Former Gary mayor Richard Hatcher opened the program by plugging “his baby,” the National Civil Rights Hall of Fame, a vision he first had in 1968 while speaking with grieving widow Coretta Scott King.  He remarked that August 12 is National Civil Right Day, thanks to legislation Congressman Peter Visclosky sponsored in 1986.  He introduced daughter Renee, moderator for the panel discussion, saying her godfather was Reverend Jesse Jackson and her middle name, Camille, was to honor Bill Cosby’s wife.  I wish a historian had been on the panel instead of just lawyers.  There was almost no mention of the Emmett Till case.  Justice Rucker, the most eloquent of the speakers, quipped that the audience shouldn’t expect attorneys to be brief – for them brief is a 50-page legal document.  Lorenzo Arredondo used a Richard Pryor line about black people referring to “justice” as “just us.”  Half the speakers claimed not to have followed the George Zimmerman trial, and none seemed particularly outraged by the verdict save for Valpo Law School dean Ivan Bodensteiner, who repeated president Obama’s moving comments about Trayvon Martin and also slammed the Supreme Court for striking down part of the Voting Rights Act.  I was pleased to see Chancellor Lowe in attendance as well as several faculty, including DeeDee Ige, Jack Bloom, and Thandabantu Iverson.  Minority Studies chair Earl Jones was busy taking pictures.

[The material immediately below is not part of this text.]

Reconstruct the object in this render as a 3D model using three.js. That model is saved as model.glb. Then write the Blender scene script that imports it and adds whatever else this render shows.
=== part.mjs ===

George Malis, my student 30 plus years ago, greeted me warmly and said he had some photos for the Archives.  In my 1920s Shavings is an article he wrote about Clarence Joliff becoming a mechanic.  In 1918 the 16 year-old passed a single-car garage on Ridge Road in Gary and peeked inside.  Joliff told Malis: “In those days they didn’t have a hoist or pits but had to jack up the car.  The mechanic would be under the car and he’d see me watching, and he’d say, ‘Hey kid, go over to the bench and get me this wrench.’  I didn’t know for sure which wrench was the one he wanted, so I’d take him a whole bunch and he’d give me a nickel or a dime.”  Later Joliff worked for a Chevrolet dealership, Grantham’s Motor Sales Company, at 545 Washington Street.